* What the exercise asks *
Restate, word for word, all of the material shown below.

* Information provided *

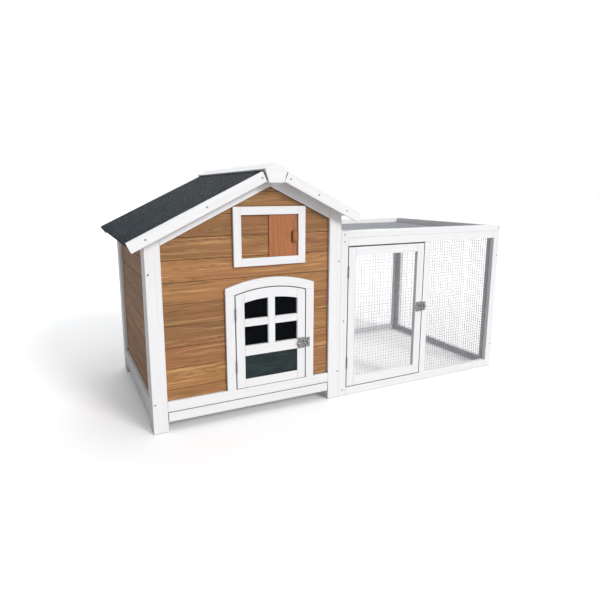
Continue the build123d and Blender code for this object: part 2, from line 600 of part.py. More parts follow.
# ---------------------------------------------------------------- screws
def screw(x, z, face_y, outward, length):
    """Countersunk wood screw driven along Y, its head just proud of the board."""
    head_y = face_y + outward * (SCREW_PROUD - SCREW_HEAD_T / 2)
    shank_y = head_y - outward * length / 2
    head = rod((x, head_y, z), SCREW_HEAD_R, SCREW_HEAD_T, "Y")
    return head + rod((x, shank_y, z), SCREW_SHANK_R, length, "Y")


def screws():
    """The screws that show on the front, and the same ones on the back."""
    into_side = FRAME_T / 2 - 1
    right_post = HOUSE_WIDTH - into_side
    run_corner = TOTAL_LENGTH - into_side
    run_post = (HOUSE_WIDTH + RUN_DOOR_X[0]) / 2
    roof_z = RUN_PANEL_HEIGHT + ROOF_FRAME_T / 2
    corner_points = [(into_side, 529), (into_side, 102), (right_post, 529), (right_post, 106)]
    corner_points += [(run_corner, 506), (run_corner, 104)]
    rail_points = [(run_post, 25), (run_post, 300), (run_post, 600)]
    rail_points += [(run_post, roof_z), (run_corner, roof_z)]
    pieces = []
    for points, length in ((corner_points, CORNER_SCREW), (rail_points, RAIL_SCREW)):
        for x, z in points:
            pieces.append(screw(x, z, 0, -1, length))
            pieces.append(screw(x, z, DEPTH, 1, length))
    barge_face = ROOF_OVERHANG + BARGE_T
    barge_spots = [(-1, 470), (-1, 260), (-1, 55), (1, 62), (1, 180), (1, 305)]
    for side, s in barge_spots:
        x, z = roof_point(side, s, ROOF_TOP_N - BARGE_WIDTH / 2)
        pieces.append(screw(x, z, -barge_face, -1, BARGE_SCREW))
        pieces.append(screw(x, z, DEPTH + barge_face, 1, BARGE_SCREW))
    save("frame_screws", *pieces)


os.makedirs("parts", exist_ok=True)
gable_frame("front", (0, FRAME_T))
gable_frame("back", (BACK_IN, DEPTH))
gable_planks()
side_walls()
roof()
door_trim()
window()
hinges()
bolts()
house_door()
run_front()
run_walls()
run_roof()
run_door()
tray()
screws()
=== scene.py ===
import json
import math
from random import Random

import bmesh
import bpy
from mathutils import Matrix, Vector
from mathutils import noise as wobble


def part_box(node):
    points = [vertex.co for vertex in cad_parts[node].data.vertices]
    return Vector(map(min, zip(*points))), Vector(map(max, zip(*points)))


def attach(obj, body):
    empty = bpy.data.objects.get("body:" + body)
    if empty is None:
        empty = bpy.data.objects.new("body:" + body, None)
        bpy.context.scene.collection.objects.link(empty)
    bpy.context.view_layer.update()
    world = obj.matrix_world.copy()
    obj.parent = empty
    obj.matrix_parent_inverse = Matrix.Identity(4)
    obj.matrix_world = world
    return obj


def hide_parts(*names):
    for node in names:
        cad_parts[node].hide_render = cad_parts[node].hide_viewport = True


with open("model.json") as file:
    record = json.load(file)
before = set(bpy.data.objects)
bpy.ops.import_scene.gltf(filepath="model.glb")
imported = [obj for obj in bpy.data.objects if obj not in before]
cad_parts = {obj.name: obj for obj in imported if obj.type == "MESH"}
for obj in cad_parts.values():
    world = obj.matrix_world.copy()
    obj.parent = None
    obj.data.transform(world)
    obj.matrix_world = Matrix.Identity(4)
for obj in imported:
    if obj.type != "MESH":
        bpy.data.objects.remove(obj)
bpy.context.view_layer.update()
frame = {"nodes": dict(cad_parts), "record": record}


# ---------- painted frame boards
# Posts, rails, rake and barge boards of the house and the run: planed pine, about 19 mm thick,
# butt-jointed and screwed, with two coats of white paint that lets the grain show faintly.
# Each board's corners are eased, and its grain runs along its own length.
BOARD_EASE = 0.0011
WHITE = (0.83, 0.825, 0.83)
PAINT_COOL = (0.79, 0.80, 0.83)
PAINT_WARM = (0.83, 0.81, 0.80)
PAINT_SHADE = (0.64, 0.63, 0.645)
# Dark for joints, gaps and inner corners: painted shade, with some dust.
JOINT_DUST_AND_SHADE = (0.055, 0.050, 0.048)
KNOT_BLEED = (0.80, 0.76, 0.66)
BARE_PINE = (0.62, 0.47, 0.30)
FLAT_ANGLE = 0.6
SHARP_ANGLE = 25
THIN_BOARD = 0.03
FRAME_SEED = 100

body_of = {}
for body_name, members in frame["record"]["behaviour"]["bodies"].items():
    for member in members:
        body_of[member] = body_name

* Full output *
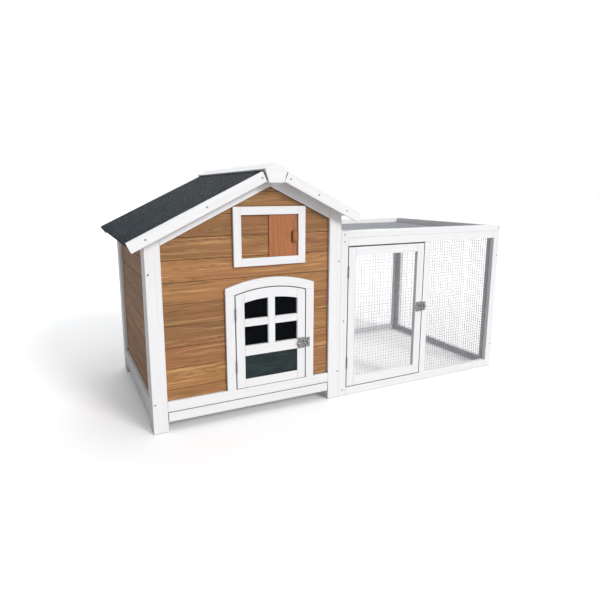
Continue the build123d and Blender code for this object: part 2, from line 600 of part.py. More parts follow.
# ---------------------------------------------------------------- screws
def screw(x, z, face_y, outward, length):
    """Countersunk wood screw driven along Y, its head just proud of the board."""
    head_y = face_y + outward * (SCREW_PROUD - SCREW_HEAD_T / 2)
    shank_y = head_y - outward * length / 2
    head = rod((x, head_y, z), SCREW_HEAD_R, SCREW_HEAD_T, "Y")
    return head + rod((x, shank_y, z), SCREW_SHANK_R, length, "Y")


def screws():
    """The screws that show on the front, and the same ones on the back."""
    into_side = FRAME_T / 2 - 1
    right_post = HOUSE_WIDTH - into_side
    run_corner = TOTAL_LENGTH - into_side
    run_post = (HOUSE_WIDTH + RUN_DOOR_X[0]) / 2
    roof_z = RUN_PANEL_HEIGHT + ROOF_FRAME_T / 2
    corner_points = [(into_side, 529), (into_side, 102), (right_post, 529), (right_post, 106)]
    corner_points += [(run_corner, 506), (run_corner, 104)]
    rail_points = [(run_post, 25), (run_post, 300), (run_post, 600)]
    rail_points += [(run_post, roof_z), (run_corner, roof_z)]
    pieces = []
    for points, length in ((corner_points, CORNER_SCREW), (rail_points, RAIL_SCREW)):
        for x, z in points:
            pieces.append(screw(x, z, 0, -1, length))
            pieces.append(screw(x, z, DEPTH, 1, length))
    barge_face = ROOF_OVERHANG + BARGE_T
    barge_spots = [(-1, 470), (-1, 260), (-1, 55), (1, 62), (1, 180), (1, 305)]
    for side, s in barge_spots:
        x, z = roof_point(side, s, ROOF_TOP_N - BARGE_WIDTH / 2)
        pieces.append(screw(x, z, -barge_face, -1, BARGE_SCREW))
        pieces.append(screw(x, z, DEPTH + barge_face, 1, BARGE_SCREW))
    save("frame_screws", *pieces)


os.makedirs("parts", exist_ok=True)
gable_frame("front", (0, FRAME_T))
gable_frame("back", (BACK_IN, DEPTH))
gable_planks()
side_walls()
roof()
door_trim()
window()
hinges()
bolts()
house_door()
run_front()
run_walls()
run_roof()
run_door()
tray()
screws()
=== scene.py ===
import json
import math
from random import Random

import bmesh
import bpy
from mathutils import Matrix, Vector
from mathutils import noise as wobble


def part_box(node):
    points = [vertex.co for vertex in cad_parts[node].data.vertices]
    return Vector(map(min, zip(*points))), Vector(map(max, zip(*points)))


def attach(obj, body):
    empty = bpy.data.objects.get("body:" + body)
    if empty is None:
        empty = bpy.data.objects.new("body:" + body, None)
        bpy.context.scene.collection.objects.link(empty)
    bpy.context.view_layer.update()
    world = obj.matrix_world.copy()
    obj.parent = empty
    obj.matrix_parent_inverse = Matrix.Identity(4)
    obj.matrix_world = world
    return obj


def hide_parts(*names):
    for node in names:
        cad_parts[node].hide_render = cad_parts[node].hide_viewport = True


with open("model.json") as file:
    record = json.load(file)
before = set(bpy.data.objects)
bpy.ops.import_scene.gltf(filepath="model.glb")
imported = [obj for obj in bpy.data.objects if obj not in before]
cad_parts = {obj.name: obj for obj in imported if obj.type == "MESH"}
for obj in cad_parts.values():
    world = obj.matrix_world.copy()
    obj.parent = None
    obj.data.transform(world)
    obj.matrix_world = Matrix.Identity(4)
for obj in imported:
    if obj.type != "MESH":
        bpy.data.objects.remove(obj)
bpy.context.view_layer.update()
frame = {"nodes": dict(cad_parts), "record": record}


# ---------- painted frame boards
# Posts, rails, rake and barge boards of the house and the run: planed pine, about 19 mm thick,
# butt-jointed and screwed, with two coats of white paint that lets the grain show faintly.
# Each board's corners are eased, and its grain runs along its own length.
BOARD_EASE = 0.0011
WHITE = (0.83, 0.825, 0.83)
PAINT_COOL = (0.79, 0.80, 0.83)
PAINT_WARM = (0.83, 0.81, 0.80)
PAINT_SHADE = (0.64, 0.63, 0.645)
# Dark for joints, gaps and inner corners: painted shade, with some dust.
JOINT_DUST_AND_SHADE = (0.055, 0.050, 0.048)
KNOT_BLEED = (0.80, 0.76, 0.66)
BARE_PINE = (0.62, 0.47, 0.30)
FLAT_ANGLE = 0.6
SHARP_ANGLE = 25
THIN_BOARD = 0.03
FRAME_SEED = 100

body_of = {}
for body_name, members in frame["record"]["behaviour"]["bodies"].items():
    for member in members:
        body_of[member] = body_name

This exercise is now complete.